All of that said, let’s not lose sight of the rough seas on the horizon. Proverbs 16:18 reminds us that “Pride goes before destruction, a haughty spirit before a fall.” We continue to anticipate a correction, and we are actively thinking about the best ways to both minimize loss and capture returns, regardless of when and how any market fluctuations occur. We remain humbled and honored by the opportunity to steward blessings for so many, and we pray that the Lord’s will includes our continued discernment.
One impetus for rough seas could be gainful employment, as the effect from stimulus checks wears off. Payroll processor ADP’s tally of private-sector job gains in March missed consensus forecasts by a bit, when it was released Wednesday and, on Thursday, the Labor Department announced that weekly jobless claims had increased to 719,000, from a downwardly revised (and pandemic-era low) of 658,000 the week before.
The jobless claims data seemed to drive a decline in the yield on the benchmark 10-year U.S. Treasury note at the end of the trading week (bond prices and yields move in opposite directions, while demand for the safety of bonds and bond prices move in similar directions). Municipal bonds continued to outperform Treasuries for much of the week, as flows into municipal bond funds reached a record high, according to Lipper data.
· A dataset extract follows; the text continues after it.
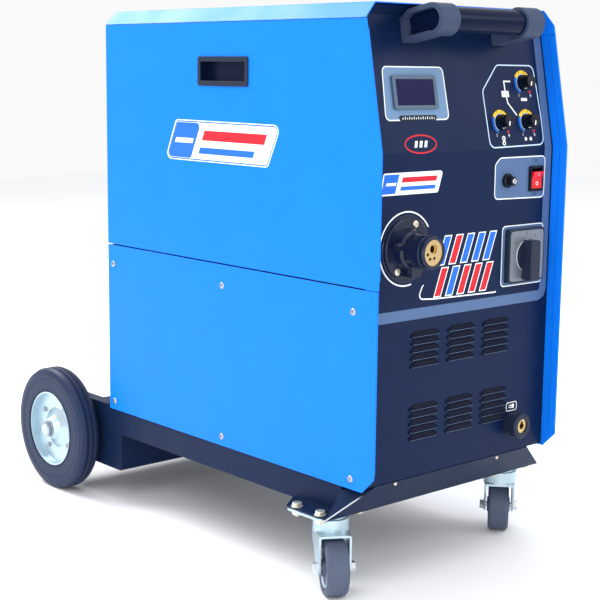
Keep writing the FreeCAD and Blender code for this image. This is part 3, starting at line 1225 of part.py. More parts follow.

Although the jobless claims and correlated bond price movement have the makings of a downward trend in the market, the high-yield market (which is more closely correlated to stock performance) was also stronger, as the projected positive economic impact of the Biden administration’s infrastructure plan seemed to offset the inflation fears that have been weighing on broader risk markets recently.
The waters are murky and the horizon unsettled, but our team remains steady at the helm. There are still significant opportunities, today, and there appear to be ample lanes for continued growth ahead. We’ve got our eyes peeled!